ABOUT E.J. & FYNETTE HILL KULAS
Elroy J. Kulas, known as “E.J.”, was born in Cleveland in 1880. He received his education in Cleveland Public Schools. At age 18, he commenced his working career in the freight department of the B & O Railroad. Three years later, 1901, E. J. Kulas joined the National Electric Lamp Association (NELA). NELA had been formed through a joint venture of three organizations: Franklin S. Terry’s Sunbeam Incandescent Lamp Company of Chicago, Burton G. Tremaine’s Fostoria Incandescent Lamp Company of Fostoria, Ohio and General Electric Company, (which had a secret participation as a 75% stockholder).
During World War I, “E.J.” left NELA and became one of the founders of Cuyahoga
Stamping & Machine Company, which made cartridge cases for the Allied Armies.
In 1917, Burton G. Tremaine and Franklin S. Terry, the co-founders of NELA, joined
others in purchasing the Peerless Automobile Company and soon thereafter engaged
E. J. Kulas as Sales Manager for that company.
In March 1923, “E.J.” left Peerless and formed the Midland Steel Products Company
by merging the Parish & Bingham Company of Cleveland with the Detroit Pressed
Steel Co. and the Parish Manufacturing Company of Detroit. Years later and after
“E.J.’s” death, Midland Steel Products Co. became the core of Midland-Ross Corp.
“E.J.” remained President of Midland Steel Products Co. from its founding until his
death in 1952. But in a highly unusual step, in 1925, he took on the additional
responsibility of being President of Otis Steel Co., a position he held until 1942 when Otis Steel was bought by Jones & Laughlin Steel Corporation. During 1928, “E.J.” permitted Margaret Bourke-White to photograph steelmaking in the Otis Steel plant. Later he became so enthusiastic about her work that he published and distributed a small booklet of 16 of her pictures to the stockholders of Otis Steel Company. That booklet and those photographs caught the eye of Henry Luce, who engaged her for his new magazine, “Fortune.” Several years later, when forming Life Magazine, Henry Luce asked Margaret Bourke-White to become one of the four original staff photographers.
“E.J.’s” other business interests included directorship in the Wheeling & Lake Erie Railroad, the Pittsburgh & West Virginia Railroad and the North American Coal Company.
In addition to his business career, “E.J.” was very interested in music and served as a vice-president of the Musical Arts Association as well as a trustee of both the Northern Ohio Opera Association and the Cleveland Chamber Music Society.

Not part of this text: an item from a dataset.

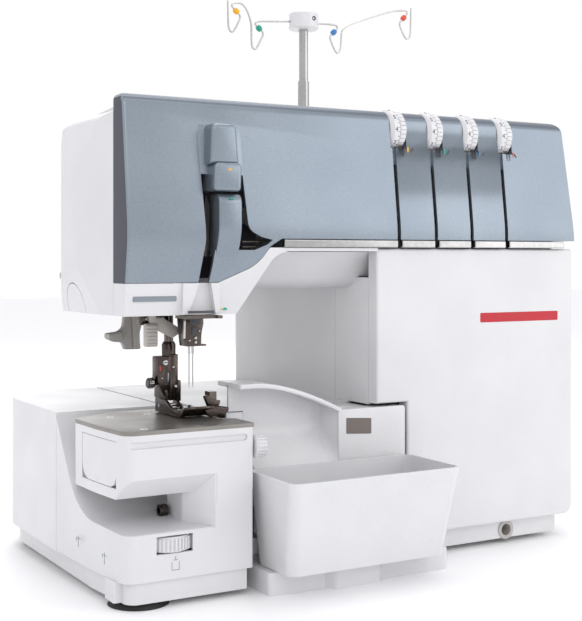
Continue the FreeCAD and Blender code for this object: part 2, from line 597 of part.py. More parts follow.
def drive():
    offsets = ((130, 4), (165, -4))
    cams = [rod("X", x, "shaftY", f"shaftZ + {d}", 12, 9) for x, d in offsets]
    pulley = rod("X", "pulleyX", "shaftY", "shaftZ", "bigPulley", "pulleyWidth")
    keep("main_shaft", fuse(rod("X", 112, "shaftY", "shaftZ", "shaftRadius", 333), pulley, *cams))
    wheel = fuse(
        rod("X", "towerRight + 4", "shaftY", "shaftZ", "wheelRadius - 3", "wheelWidth + 1"),
        cut(rod("X", "towerRight + 6", "shaftY", "shaftZ", "wheelRadius", "wheelWidth - 3"),
            rod("X", "towerRight + 6", "shaftY", "shaftZ", "wheelRadius - 5", "wheelWidth - 3")),
    )
    keep("handwheel", cut(wheel, rod("X", "towerRight", "shaftY", "shaftZ", "shaftRadius", 5)))
    bearings = [tube("X", x, "shaftY", "shaftZ", 11, "shaftRadius + 0.05", 8) for x in (114, 219, 419)]
    keep("shaft_bearings", group(*bearings))
    keep("motor", cut(rod("X", 310, "motorY", "motorZ", "motorRadius", 85),
                      rod("X", 305, "motorY", "motorZ", 3.3, 95)))
    keep("motor_rotor", fuse(
        rod("X", 320, "motorY", "motorZ", 3.25, 97), rod("X", "pulleyX", "motorY", "motorZ", "smallPulley", "pulleyWidth")))
    big = amount("bigPulley") + 0.3
    small = amount("smallPulley") + 0.3
    thick = amount("beltThick")
    loops = [belt_loop(big + extra, small + extra) for extra in (thick, 0)]
    keep("drive_belt", made("drive_belt", loops[0].cut(loops[1])))


def belt_loop(big, small):
    """Solid inside an open belt round two pulleys."""
    x = amount("pulleyX") + 1
    wide = amount("pulleyWidth") - 2
    a = Vector(x, amount("shaftY"), amount("shaftZ"))
    b = Vector(x, amount("motorY"), amount("motorZ"))
    along = (b - a).normalize()
    apart = (b - a).Length
    lean = math.acos((big - small) / apart)
    sides = []
    for turn in (lean, -lean):
        out = FreeCAD.Rotation(Vector(1, 0, 0), math.degrees(turn)).multVec(along)
        sides.append((a + out * big, b + out * small))
    (a1, b1), (a2, b2) = sides
    edges = [
        Part.LineSegment(a1, b1).toShape(),
        Part.Arc(b1, b + along * small, b2).toShape(),
        Part.LineSegment(b2, a2).toShape(),
        Part.Arc(a2, a - along * big, a1).toShape(),
    ]
    return Part.Face(Part.Wire(edges)).extrude(Vector(wide, 0, 0))


def chassis():
    """C-shaped casting that carries the shafts, the presser bar and the dials."""
    casting = prism("XZ", 92, 104, [
        (120, 24), (420, 24), (420, 40), (300, 40, 15), (300, 285, 15), (416, 285), (416, 312), (60, 312), (60, 285),
        (250, 285, 20), (250, 40, 15), (120, 40)])
    bosses = [
        rod("Z", "presserX", "presserY", 285, 8, 25), rod("Z", "needleX + 1", "needleY", 285, 8, 25),
        block(72, "needleY", 287, 95, 96, 300),
    ]
    bores = [
        rod("Z", "presserX", "presserY", 280, "presserRadius + 0.05", 40),
        rod("Z", "needleX + 1", "needleY", 280, "barRadius + 0.05", 40),
    ]
    motor_plate = block(332, 100, 24, 338, "motorY + 32", 115)
    motor_seat = rod("X", 320, "motorY", "motorZ", "motorRadius", 30)
    belt_side = rod("X", 320, "shaftY", "shaftZ", "shaftRadius + 8", 30)
    keep("chassis", cut(fuse(casting, motor_plate, *bosses), motor_seat, belt_side, *bores))


# ---------------------------------------------------------------- controls

def controls():
    keep("front_thumbwheel", cut(
        rod("Z", 45.5, "wheelY", 38.6, 19, 10.8), rod("Z", 45.5, "wheelY", 38.6, 2.05, 10.8)))
    keep("looper_knob", fuse(rod("X", 109.6, 4, 107, 8.5, 6), rod("X", 115.6, 4, 107, 3, 6)))
    for label, z in (("stitch_length_dial", 160), ("differential_dial", 105)):
        keep(label, fuse(rod("X", "towerRight + 0.4", 62, z, "sideDialRadius", 11), rod("X", 432, 62, z, 3.9, 10)))
    plate = block("towerRight", 165, 43, "towerRight + 1.4", 255, 69)
    bodies = [block(428, y0, 46.6, "towerRight", y1, 65.4) for y0, y1 in ((168.6, 187.4), (196.6, 223.4), (232.6, 251.4))]
    mouths = [
        block(431, 172, 51, 443, 184, 61), block(432, 200, 49.5, 443, 220, 62.5), block(427, 235, 49, 443, 249, 63)]
    prongs = [rod("X", 430, y, 56, 1.2, 6) for y in (206, 214)]
    keep("inlet_panel", fuse(cut(fuse(plate, *bodies), *mouths), *prongs))
    rocker = prism("XZ", 235.4, 248.6, [(436, 50.4), (441.4, 50.4), (440.4, 56), (442.6, 61.6), (436, 61.6)])
    keep("power_switch", fuse(rocker, rod("Y", 436, 235.4, 56, 3.4, 13.2)))


# ---------------------------------------------------------------- looper cover and bin

def looper_cover():
    """Hinged cover: flat panel, hollow dish and arched lip, on two knuckles."""
    flat = prism("XZ", "frontY", "frontY + 3", [
        (196, 38), ("coverRight", 38), ("coverRight", 126, 3), (196, 126)])
    dish = prism("YZ", "coverLeft", 199, [
        (24, 38), (24, 84, 30), (44, 112, 30), (44, 152), (47, 152), (47, 111, 30), (27, 83, 30), (27, 38)])
    above = prism("XZ", 10, 80, [
        (100, 148), (126, 148), (164, 140, 60), (199, 125), (199, 170), (100, 170)])
    lip = prism("XZ", "frontY", 62, [
        ("coverLeft", 145), (126, 145.5), (164, 138, 60), (200, 122.5), ("coverRight - 1", 122.5), ("coverRight - 1", 126),
        (200, 126), (164, 142, 60), (126, 149.5), ("coverLeft", 149.5)])
    knuckles = [rod("X", x, "hingeY", "hingeZ", "knuckleRadius", 20) for x in (130, 220)]
    webs = [block(x, "frontY", "hingeZ + 1", x + 20, "frontY + 4.5", 40) for x in (130, 220)]
    bore = rod("X", 100, "hingeY", "hingeZ", "rodRadius + 0.05", 170)
    knob_path = block(100, 10, 30, 122.8, 80, 128)
    lip_back = block(205, 40, 118, 265, 70, 130)
    keep("looper_cover", cut(fuse(flat, cut(dish, above), lip, *knuckles, *webs), bore, knob_path, lip_back))
    keep("cover_hinge_rod", rod("X", 116, "hingeY", "hingeZ", "rodRadius", 142))


def rounded_plate(x0, y0, x1, y1, z, radius):
    """Wire of a rounded rectangle."""
    face = Part.makePlane(x1 - x0, y1 - y0, Vector(x0, y0, z))
    solid = face.extrude(Vector(0, 0, 1))
    uprights = [e for e in solid.Edges if abs(e.tangentAt(e.FirstParameter).z) > 0.9]
    rounded = solid.makeFillet(radius, uprights)
    bottom = min(rounded.Faces, key=lambda f: f.CenterOfMass.z)
    return bottom.OuterWire


def waste_bin():
    wall = amount("binWall")
    left, right, top, low = (amount(n) for n in ("binLeft", "binRight", "binTop", "binFloor"))
    outer = Part.makeLoft([
        rounded_plate(left + 8, -31, right - 3, 20, low, 8),
        rounded_plate(left, -49, right, 22, top, 8)], True, True)
    inner = Part.makeLoft([
        rounded_plate(left + 8 + wall, -31 + wall, right - 3 - wall, 20 - wall, low + wall, 6),
        rounded_plate(left + wall, -49 + wall, right - wall, 22 - wall, top + 0.4, 6)], True, True)
    keep("waste_bin", made("waste_bin", outer.cut(inner)))


# ---------------------------------------------------------------- spool stand

def spool_stand():
    plate = prism("XY", "standZ", "standZ + standThick", [
        (60, 168, 10), (425, 168, 10), (425, "spanBack", 22), (60, "spanBack", 22)], soften=("end", 2))
    bracket = block(250, 172, "towerTop", 400, 270, "standZ")
    spots = [(105, 235), (190, 235), (315, 235), (385, 235)]
    seat = "standZ + standThick"
    pins = []
    for px, py in spots:
        pins.append(rod("Z", px, py, seat, 3.6, 23))
        pins.append(rod("Z", px, py, f"{seat} + 23", 2.6, 3))
        pins.append(rod("Z", px, py, f"{seat} + 26", 3, 32))
    keep("spool_stand_plate", cut(
        fuse(plate, bracket, *pins), rod("Z", "mastX", "mastY", "standZ", "mastOuter", 10)))
    keep("mast_lower_tube", tube("Z", "mastX", "mastY", "standZ", "mastOuter", "mastInner + 0.05", less("standZ", "outerTop")))
    upper = tube("Z", "mastX", "mastY", 300, "mastInner", 3.3, "hubUnder - 300")
    hub = rod("Z", "mastX", "mastY", "hubUnder", 14, less("hubUnder", "hubTop"))
    keep("mast_upper_tube", fuse(upper, hub))
    wire = amount("wireRadius")
    x, y, z = amount("mastX"), amount("mastY"), amount("hubUnder")
    hooks = [
        [(-14, 6.6), (-49.5, 3.4), (-51.4, 0.3), (-41.8, -7), (-49.5, -21.3), (-51.6, -22.5),
         (-54.6, -20.4), (-54.9, 3.1), (-62.4, 18.4), (-73.5, 17.4), (-75.2, 14.5), (-65.4, 6.6), (-72.5, -7.6),
         (-75, -9.2), (-78.1, -6.4), (-78.7, 19)],
        [(14, 7.4), (36, 8.2), (38, 5.1), (28.3, -3.3), (35.1, -17.3), (37.9, -18.4),
         (40.8, -14.9), (42.2, 6.7), (99.8, 28), (115.9, 30), (118.8, 28), (107.9, 17.1), (115.3, 3.2),
         (118.2, 1.9), (121.6, 4.8), (122.4, 33)],
    ]
    strands = [path_wire([(x + dx, y, z + dz) for dx, dz in hook], wire) for hook in hooks]
    beads = []
    for dx, dz, lean in ((-47.2, -2.9, -37), (-70.4, 10.6, -48), (33.2, 1, 41), (113.4, 22.6, 45)):
        along = Vector(math.cos(math.radians(lean)), 0, math.sin(math.radians(lean)))
        middle = Vector(x + dx, y, z + dz)
        beads.append(Part.makeCylinder(amount("beadRadius"), 6, middle - along * 3, along))
    left, right = [strand.fuse(beads[2 * side:2 * side + 2]) for side, strand in enumerate(strands)]
    keep("guide_wires", made("guide_wires", Part.makeCompound([left, right])))
    keep("cone_holders", group(*[
        cut(cone("Z", px, py, seat, 20, 9, 24), rod("Z", px, py, "standZ", 3.65, 60))
        for px, py in spots]))


def screws():
    """Case screws on the back."""
    back = [rod("Y", x, "baseBack", z, 3, 1.6) for x, z in ((80, 40), (80, 110), (150, 40), (250, 200), (420, 200))]
    keep("case_screws", group(*back))


for build in (base_pan, knee_socket, feet, left_base, plates, bed, tower, head, trim, tension, take_up,
              needle_parts, presser, loopers, drive, chassis, controls, looper_cover, waste_bin, spool_stand, screws):
    build()

doc.recompute()
os.makedirs("parts", exist_ok=True)
for obj in doc.Objects:
    if {"Invalid", "Error"} & set(obj.State):
        raise RuntimeError(f"{obj.Label} failed to recompute: {obj.State}")
for label, obj in pieces.items():
    shape = obj.Shape
    if shape.isNull() or not shape.isValid():
        raise RuntimeError(f"{label} has no valid shape")
    shape.exportStep(f"parts/{label}.step")
    box = shape.BoundBox
    print(f"{label:22s} solids {len(shape.Solids):2d} volume {shape.Volume:10.0f}"
          f" x {box.XMin:6.1f}..{box.XMax:6.1f} y {box.YMin:6.1f}..{box.YMax:6.1f} z {box.ZMin:6.1f}..{box.ZMax:6.1f}")
print(len(pieces), "sub-parts")
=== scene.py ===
import json
import math
import bmesh
import bpy
from mathutils import Matrix, Vector


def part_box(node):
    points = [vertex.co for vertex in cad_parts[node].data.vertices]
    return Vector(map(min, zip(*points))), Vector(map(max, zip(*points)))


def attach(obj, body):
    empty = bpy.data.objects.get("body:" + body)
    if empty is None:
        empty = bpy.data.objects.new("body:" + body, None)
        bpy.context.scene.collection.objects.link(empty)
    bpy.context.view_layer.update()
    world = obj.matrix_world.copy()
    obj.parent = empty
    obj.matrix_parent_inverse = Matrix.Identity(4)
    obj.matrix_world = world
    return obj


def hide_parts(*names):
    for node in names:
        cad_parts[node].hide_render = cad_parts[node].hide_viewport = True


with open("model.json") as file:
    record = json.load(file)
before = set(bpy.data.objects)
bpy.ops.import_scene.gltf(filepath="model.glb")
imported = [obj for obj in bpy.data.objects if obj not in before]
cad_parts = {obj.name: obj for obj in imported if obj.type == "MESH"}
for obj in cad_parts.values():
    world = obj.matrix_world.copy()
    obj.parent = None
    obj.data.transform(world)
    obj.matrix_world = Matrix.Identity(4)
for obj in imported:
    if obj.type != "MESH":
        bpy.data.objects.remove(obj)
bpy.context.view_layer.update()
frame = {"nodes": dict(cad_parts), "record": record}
nodes = frame["nodes"]
print("frame loaded:", len(nodes), "nodes")

mm = 0.001
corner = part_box("left_base_cover")[0]  # measuring corner: left side and front of the free arm
axes = {"X": Vector((1, 0, 0)), "Y": Vector((0, 1, 0)), "Z": Vector((0, 0, 1))}


def at(x, y, z):  # millimetres from the measuring corner, up from the table
    return Vector((corner.x + x * mm, corner.y + y * mm, z * mm))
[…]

He had a particular fondness for Baldwin-Wallace College, where he was a trustee for many years. The first major grant of the Kulas Foundation was $50,000 to Baldwin-Wallace for its Conservatory of Music.

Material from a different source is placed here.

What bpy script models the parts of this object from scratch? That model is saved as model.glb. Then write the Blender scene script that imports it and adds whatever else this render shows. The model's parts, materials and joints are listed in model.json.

Elroy J. Kulas died in his home in Cleveland on May 12, 1952.
Fynette Hill Kulas was born, raised and educated in Cleveland. Like her husband, Elroy J. Kulas, she was very interested in music. For many years, Mrs. Kulas served the Cleveland Music School Settlement (C.M.S.S.) as a trustee. Mrs. Kulas was deeply interested in young students of music, and in 1940, she bought season tickets at Severance Hall to be used by students from the Conservatory of Music at Baldwin-Wallace College. A year later, the ticket program was expanded to include students from the Cleveland Institute of Music. This was the beginning of what has become the Kulas Student Ticket Program at 18 Cleveland area colleges, universities and institutions.
Fynette Kulas died in the Women’s Hospital in Cleveland on September 25, 1957.
Mr. and Mrs. Kulas were members of the Church of Christ Scientist, as was their
admired friend, Almeda Adams, the blind founder of the C.M.S.S. Possibly it was
that fond acquaintanceship that stimulated their interest in supporting the blind,
but their interest in C.M.S.S. came directly from their love for music, which was far
ranging. As an example, in the 1950′s and under Mrs. Kulas’ guidance, the foundation
became a very early supporter of music therapy and, in the mid 1960′s, helped
establish the Department of Music Therapy at the C.M.S.S. Also, while Mrs. Kulas
was active, the foundation sponsored programs for young conductors and
composers, which brought to the Cleveland Orchestra such future major
conductors as James Levine and Louis Lane.
The Kulas’ love for music extended directly into their personal residences. In their beautiful home in Gates Mills they installed both a magnificent pipe organ, which Mrs. Kulas loved to play, and several stained glass windows depicting musical themes. In 1941, they bought the estate of Edward K. Bok near the famous Bok Singing Tower at Mountain Lake, Winter Haven, Florida.